In part it was the constant, minor inaccuracies that nagged at me like flies.  No, it’s not terribly important that Felx isn’t a German name (Felix is) and “Deutschlander” isn’t a word — in any language. No, it’s not important that Nablus belonged to Maria Comnena not Agnes de Courtney, or that Baldwin d’Ibelin wasn’t Balian’s younger, landless brother, but the first born and Baron of Ramla and Mirabelle, one of the richest baronies in the Kingdom. But it rubbed me the wrong way that the author of a book titled “Jerusalem” had obviously never been there. If she had, she would know the Temple Mount is not the highest point in the city and that the David Gate (now Jaffa Gate) faces west not east, among other things.
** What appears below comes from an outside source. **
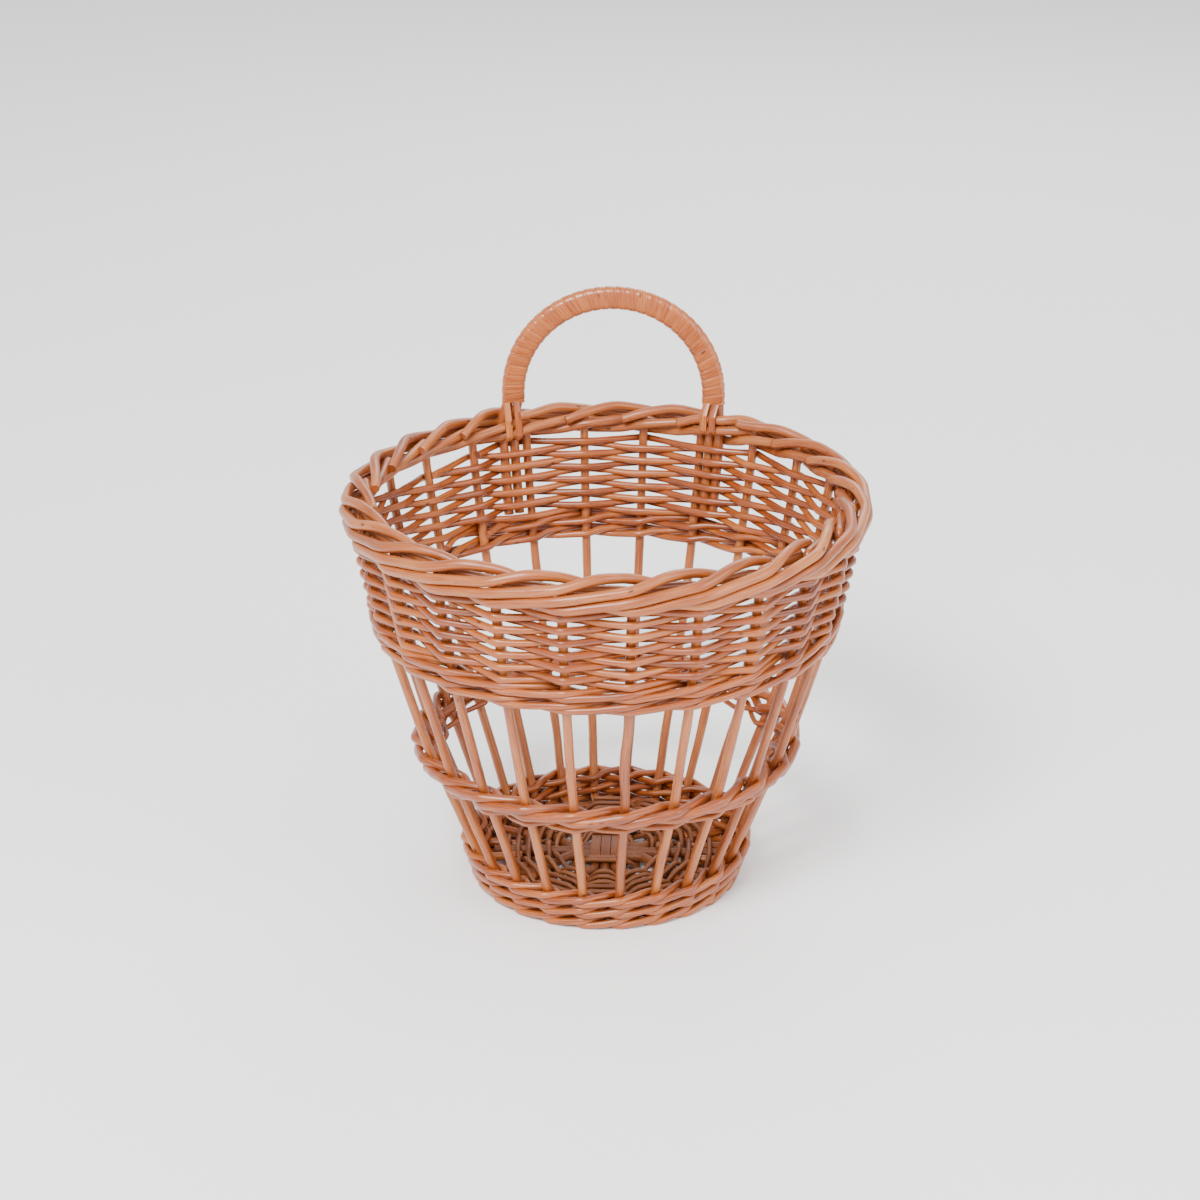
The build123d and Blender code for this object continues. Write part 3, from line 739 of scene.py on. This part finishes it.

It also set my teeth on edge to have 12th century barons portrayed as earring-wearing dandies with feathers in their caps, while the court scenes read like Versailles in the age of Louis XIV rather than like barons of a Kingdom conquered and held for a hundred years by cagy, clever, often brutal, but astonishingly successful fighting men.

To be sure, Holland wrote her novel before the excellent histories of the period by Bernard Hamilton and Malcolm Barber were released, so she must be forgiven for her inaccurate portrayal of Baldwin IV’s leprosy. And, of course, she is within her rights as a novelist to completely ignore the subsequent Queen of Jerusalem, Isabella, and to make Tripoli a coward on the Litani (although historically he captured Saladin’s nephew), but as a historian the gratuitous changes to the historical record that do not move the plot forward just seem sloppy. Why have Balian d’Ibelin taken captive at both the Litani and Hattin when he was captured at neither? Why refer to Farrukh Shah as Saladin’s brother when he was his nephew?

For readers with no particular interest in accurate history, these errors might seem unimportant, yet it was not just the eclectic mixture of historical fact and sheer fancy that ultimately made me dislike this book: it was the lack of positive characters. Holland’s characters may be complex but only in their layers of unsavoriness. I am repelled by male protagonists for whom “love” manifests itself as the desire to rape, and by female leads that fling themselves at men they hardly know and beg to be debauched. In this book there are no heroes one can really care about: all the Christian lords are either effeminate cowards or brutal barbarians, and even Saladin is portrayed as a vengeful tyrant. There is no nobility or honest kindness and affection in this book, and so it left a sour taste in my mouth: it seemed like an insult to Jerusalem.